YOUR TASK: Write out the full listing again, exactly as it stands.

** START SOURCE DATA **

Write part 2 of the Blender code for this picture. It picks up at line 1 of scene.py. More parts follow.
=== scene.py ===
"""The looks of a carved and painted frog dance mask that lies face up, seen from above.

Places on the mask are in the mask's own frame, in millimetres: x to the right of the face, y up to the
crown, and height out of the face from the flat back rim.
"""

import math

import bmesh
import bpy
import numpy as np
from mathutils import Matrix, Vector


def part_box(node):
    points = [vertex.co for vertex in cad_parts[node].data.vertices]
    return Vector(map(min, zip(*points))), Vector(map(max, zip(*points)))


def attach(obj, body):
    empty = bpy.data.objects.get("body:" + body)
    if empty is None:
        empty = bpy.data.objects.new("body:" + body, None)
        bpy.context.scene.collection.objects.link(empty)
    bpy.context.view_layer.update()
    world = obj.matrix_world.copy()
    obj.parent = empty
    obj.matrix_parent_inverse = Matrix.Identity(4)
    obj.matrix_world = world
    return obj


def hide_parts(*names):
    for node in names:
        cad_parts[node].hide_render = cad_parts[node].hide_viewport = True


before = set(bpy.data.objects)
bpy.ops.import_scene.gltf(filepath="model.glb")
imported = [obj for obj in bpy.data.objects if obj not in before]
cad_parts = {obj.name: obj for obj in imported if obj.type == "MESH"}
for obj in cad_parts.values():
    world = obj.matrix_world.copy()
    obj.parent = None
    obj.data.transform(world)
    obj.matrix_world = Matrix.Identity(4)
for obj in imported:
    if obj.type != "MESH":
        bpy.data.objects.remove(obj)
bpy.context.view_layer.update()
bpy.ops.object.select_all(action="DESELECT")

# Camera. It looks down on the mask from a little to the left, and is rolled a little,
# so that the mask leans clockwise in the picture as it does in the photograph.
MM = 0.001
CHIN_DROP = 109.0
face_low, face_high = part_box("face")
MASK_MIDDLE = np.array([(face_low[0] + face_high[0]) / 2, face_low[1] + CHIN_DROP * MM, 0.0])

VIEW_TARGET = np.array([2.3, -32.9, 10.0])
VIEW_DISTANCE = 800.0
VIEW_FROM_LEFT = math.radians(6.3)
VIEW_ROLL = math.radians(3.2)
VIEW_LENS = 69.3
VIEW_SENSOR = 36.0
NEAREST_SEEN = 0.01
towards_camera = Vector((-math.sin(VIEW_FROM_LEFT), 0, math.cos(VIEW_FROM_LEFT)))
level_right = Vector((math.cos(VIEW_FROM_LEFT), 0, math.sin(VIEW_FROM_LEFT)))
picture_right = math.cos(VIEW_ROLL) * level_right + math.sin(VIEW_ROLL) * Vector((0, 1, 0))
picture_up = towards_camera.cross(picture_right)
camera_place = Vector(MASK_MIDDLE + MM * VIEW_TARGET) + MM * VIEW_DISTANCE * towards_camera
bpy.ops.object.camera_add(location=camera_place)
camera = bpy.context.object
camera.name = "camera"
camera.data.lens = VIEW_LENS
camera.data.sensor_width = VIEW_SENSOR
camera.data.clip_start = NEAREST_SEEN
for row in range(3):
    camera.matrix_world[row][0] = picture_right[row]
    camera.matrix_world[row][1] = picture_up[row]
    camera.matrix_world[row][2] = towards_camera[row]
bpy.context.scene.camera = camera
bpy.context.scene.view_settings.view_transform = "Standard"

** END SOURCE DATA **

EXERCISE RESPONSE:
Write part 2 of the Blender code for this picture. It picks up at line 1 of scene.py. More parts follow.
=== scene.py ===
"""The looks of a carved and painted frog dance mask that lies face up, seen from above.

Places on the mask are in the mask's own frame, in millimetres: x to the right of the face, y up to the
crown, and height out of the face from the flat back rim.
"""

import math

import bmesh
import bpy
import numpy as np
from mathutils import Matrix, Vector


def part_box(node):
    points = [vertex.co for vertex in cad_parts[node].data.vertices]
    return Vector(map(min, zip(*points))), Vector(map(max, zip(*points)))


def attach(obj, body):
    empty = bpy.data.objects.get("body:" + body)
    if empty is None:
        empty = bpy.data.objects.new("body:" + body, None)
        bpy.context.scene.collection.objects.link(empty)
    bpy.context.view_layer.update()
    world = obj.matrix_world.copy()
    obj.parent = empty
    obj.matrix_parent_inverse = Matrix.Identity(4)
    obj.matrix_world = world
    return obj


def hide_parts(*names):
    for node in names:
        cad_parts[node].hide_render = cad_parts[node].hide_viewport = True


before = set(bpy.data.objects)
bpy.ops.import_scene.gltf(filepath="model.glb")
imported = [obj for obj in bpy.data.objects if obj not in before]
cad_parts = {obj.name: obj for obj in imported if obj.type == "MESH"}
for obj in cad_parts.values():
    world = obj.matrix_world.copy()
    obj.parent = None
    obj.data.transform(world)
    obj.matrix_world = Matrix.Identity(4)
for obj in imported:
    if obj.type != "MESH":
        bpy.data.objects.remove(obj)
bpy.context.view_layer.update()
bpy.ops.object.select_all(action="DESELECT")

# Camera. It looks down on the mask from a little to the left, and is rolled a little,
# so that the mask leans clockwise in the picture as it does in the photograph.
MM = 0.001
CHIN_DROP = 109.0
face_low, face_high = part_box("face")
MASK_MIDDLE = np.array([(face_low[0] + face_high[0]) / 2, face_low[1] + CHIN_DROP * MM, 0.0])

VIEW_TARGET = np.array([2.3, -32.9, 10.0])
VIEW_DISTANCE = 800.0
VIEW_FROM_LEFT = math.radians(6.3)
VIEW_ROLL = math.radians(3.2)
VIEW_LENS = 69.3
VIEW_SENSOR = 36.0
NEAREST_SEEN = 0.01
towards_camera = Vector((-math.sin(VIEW_FROM_LEFT), 0, math.cos(VIEW_FROM_LEFT)))
level_right = Vector((math.cos(VIEW_FROM_LEFT), 0, math.sin(VIEW_FROM_LEFT)))
picture_right = math.cos(VIEW_ROLL) * level_right + math.sin(VIEW_ROLL) * Vector((0, 1, 0))
picture_up = towards_camera.cross(picture_right)
camera_place = Vector(MASK_MIDDLE + MM * VIEW_TARGET) + MM * VIEW_DISTANCE * towards_camera
bpy.ops.object.camera_add(location=camera_place)
camera = bpy.context.object
camera.name = "camera"
camera.data.lens = VIEW_LENS
camera.data.sensor_width = VIEW_SENSOR
camera.data.clip_start = NEAREST_SEEN
for row in range(3):
    camera.matrix_world[row][0] = picture_right[row]
    camera.matrix_world[row][1] = picture_up[row]
    camera.matrix_world[row][2] = towards_camera[row]
bpy.context.scene.camera = camera
bpy.context.scene.view_settings.view_transform = "Standard"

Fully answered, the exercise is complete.